Perché si affronta adesso la Turchia? Nonostante tutte le riserve interne sul suo ruolo di presidente, Erdogan ha fatto della Turchia un paese indipendente le cui forze armate sono in grado di tener testa alle forze armate russe in Siria e in Libia, ma che tuttavia conserva il suo posto al tavolo dei negoziati con il presidente russo Vladimir Putin.

L’economia turca ha le dimensioni di quella saudita, e le sue forze armate sono autosufficienti. La Turchia ha dato avvio alla produzione di droni altamente tecnologici non appena gli Stati Uniti e Israele hanno rifiutato di fornirglieli. Oggi non lo si ricorda, ma secondo bene informate fonti turche, gli aerei israeliani si esercitavano su campi di aviazione turchi per il limitato spazio aereo disponibile in patria.

Quando si scoprirono i giacimenti di gas nel Mar Nero, le compagnie turche avevano la tecnologia per lo sfruttamento dei campi e per rifornire il mercato domestico, a differenza dell’Egitto, la cui dipendenza da compagnie inglesi, italiane e statunitensi lo costringe ad accontentarsi di una frazione dei guadagni provenienti dai suoi giacimenti.

un impianto di perforazione passa sullo stretto del Bosforo in rotta verso il Mar Nero agosto 2019 (AFP)

Quando si trovarono ad affrontare soldati armati, come successe nel 2016 per il tentato colpo di stato (sostenuto finanziariamente dagli EAU), i turchi fieramente orgogliosi, combatterono.

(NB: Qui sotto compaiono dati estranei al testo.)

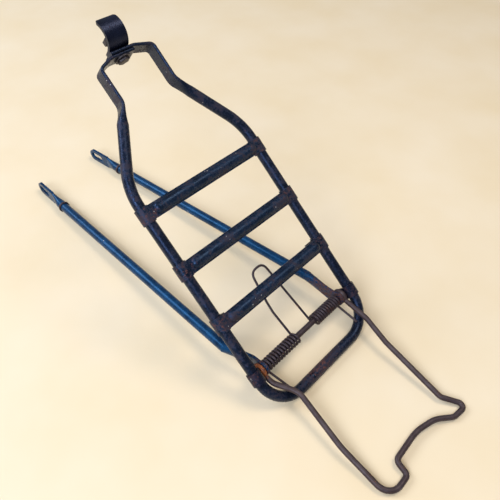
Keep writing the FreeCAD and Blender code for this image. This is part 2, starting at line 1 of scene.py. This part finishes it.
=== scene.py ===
import math
import bpy
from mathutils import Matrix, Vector


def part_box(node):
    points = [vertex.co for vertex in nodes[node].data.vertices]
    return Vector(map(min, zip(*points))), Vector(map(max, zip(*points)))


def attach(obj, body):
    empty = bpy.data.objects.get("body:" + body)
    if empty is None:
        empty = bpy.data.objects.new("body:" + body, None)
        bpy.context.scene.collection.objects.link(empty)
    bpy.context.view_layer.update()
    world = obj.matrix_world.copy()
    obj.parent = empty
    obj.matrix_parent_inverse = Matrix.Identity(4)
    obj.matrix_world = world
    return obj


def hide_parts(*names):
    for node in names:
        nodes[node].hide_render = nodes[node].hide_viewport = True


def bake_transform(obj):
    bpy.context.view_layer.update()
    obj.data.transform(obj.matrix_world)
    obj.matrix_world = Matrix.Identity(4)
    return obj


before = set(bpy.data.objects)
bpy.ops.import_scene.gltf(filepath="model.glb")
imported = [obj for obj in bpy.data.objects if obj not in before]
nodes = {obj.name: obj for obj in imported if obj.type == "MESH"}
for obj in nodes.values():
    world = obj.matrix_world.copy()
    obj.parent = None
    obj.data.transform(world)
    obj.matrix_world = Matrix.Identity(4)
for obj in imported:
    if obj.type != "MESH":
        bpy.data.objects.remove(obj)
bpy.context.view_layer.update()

# Sockets of the colour mixer, which have no names of their own.
MIX_AMOUNT, MIX_UNDER, MIX_OVER, MIX_COLOUR = 0, 6, 7, 2
DAMP_CORE = 0.25
FLECK_CORE = 0.4
CHIP_SIZE = 0.13
CHIP_RARITY = 0.62
PRIMER = "#b9b6b4"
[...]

Tutto ciò dovrebbe far riflettere un attimo gli uomini politici occidentali prima di creare un altro nemico e dar avvio ad un altro conflitto in questa regione. È chiarissimo da dove abbia origine questo programma: da Israele e dagli stati del golfo, che non hanno interessi o affari a Cipro.

Pericoloso avventurismo

Israele non tollera alcuna resistenza al suo obbiettivo principale che consiste nello stabilire i suoi confini su un territorio che ha illegalmente occupato. Nella sua previsione per il 2020, l’intelligence militare israeliana ha posto la Turchia nella lista dei paesi e delle organizzazioni che minacciano la sicurezza nazionale israeliana.

Erano previsioni che comunque escludevano l’insorgere di un confronto militare fra i due paesi.

Macron dovrebbe imparare dalle esperienze collettive di Tony Blair, George W Bush, David Cameron e Nicolas Sarkozy, e tenersi alla larga da questa avventura estera

I regimi totalitari e assassini di Emirati e Arabia Saudita non hanno simili scrupoli.

Temono che la Turchia possa rappresentare per i loro popoli una guida musulmana sunnita.

La lotta è per la leadership del mondo arabo sunnita. La rivendicazione saudita per questa leadership è finita, non più di quando finalmente normalizzerà le sue relazioni con Israele.

La Francia manca del coraggio e dell’energia per iniziare un altro conflitto in Medio Oriente. In patria, il prodigio della politica francese è diventato il più impopolare presidente francese. La Francia di Macron è divisa come qualsiasi altra nazione occidentale. Tormentata dal Covid-19 e dall’inesorabile ascesa della destra, così come la Gran Bretagna è divisa dalla Brexit.

Macron dovrebbe imparare dalle esperienze collettive di Tony Blair, George W Bush, David Cameron e Nicolas Sarkozy e tenersi alla larga da questa avventura estera. Non finirà bene per lui se vorrà insistere.